Nous ne savons pas si une contraction de 20% du volume des prêts en 2010 est un objectif réalisable. Cependant, nous parions que même si Pékin parvenait seulement à contenir le volume des nouveaux crédits sous la barre psychologique des 1 000 milliards de yuans, les agents économiques considèreraient que les conditions sont devenues « restrictives ».

▪ Il n’a pas fallu longtemps pour que les investisseurs prennent conscience des implications de ce changement de position radical des autorités monétaires de Pékin : la Bourse de Hong Kong a chuté de 1,8% et celle de Shanghai a dévissé de 2,8%.

En Europe, les pertes se sont amplifiées tout au long de la séance, de même que les volumes,  qui grimpent à 3,8 milliards d’euros à Paris. Le CAC 40 a abandonné au final 2%, à 3 929 points dans le sillage du Dow Jones (-1,75%) et du Nasdaq (-2% à mi-séance). La cascade de records inscrits par les indices américains mardi soir pourrait avoir constitué le chant du cygne du mouvement de hausse amorcé le 18 décembre dernier.

Chez nos voisins, Londres reculait de 1,8%, Francfort de 2,1%, Milan de 2,45%, Madrid de 2,65% et enfin l’Euro-Stoxx de 2,35% — la plus forte correction depuis le 26 novembre dernier.

▪ Parmi les conséquences les plus spectaculaires du durcissement de ton chinois, il faut souligner l’envolée de 1,5% du dollar, jusque vers 1,4080/euro en quelques heures. Cela tend à prouver que de nombreux opérateurs s’empressent de déboucler leur carry trade (euro/dollar) et manifestent de la sorte une soudaine aversion au risque. Le mouvement atteint une rare intensité depuis le 13 janvier puisque le billet vert reprend 3% en cinq séances.
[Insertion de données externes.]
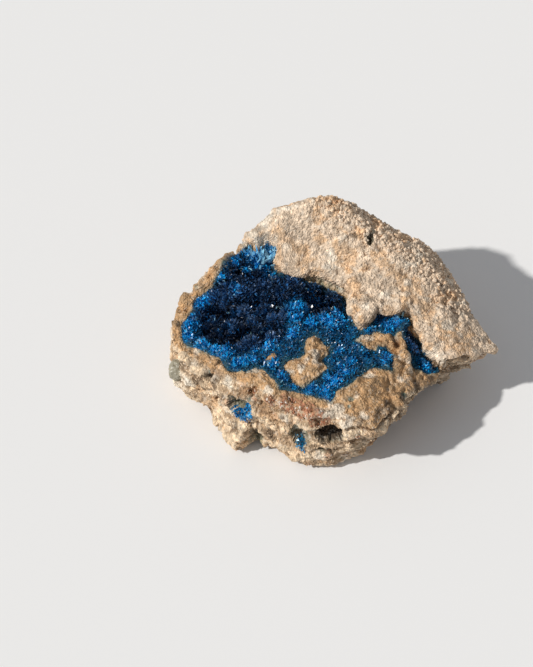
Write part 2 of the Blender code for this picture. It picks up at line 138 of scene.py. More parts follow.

Lorsque le marché des changes commence à subir ce genre de pic de volatilité, c’est qu’un séisme boursier n’est pas loin de se produire… où qu’un tsunami est déjà en formation au large de Wall Street. Il pourrait s’agir cette fois-ci de l’amorce d’un gigantesque glissement sous-marin de la valeur des dettes gouvernementales. Il reste encore invisible aux yeux des investisseurs mais une curieuse vague frangée d’écume se dessine déjà au ras de l’horizon. Il est grand temps de gagner les abris.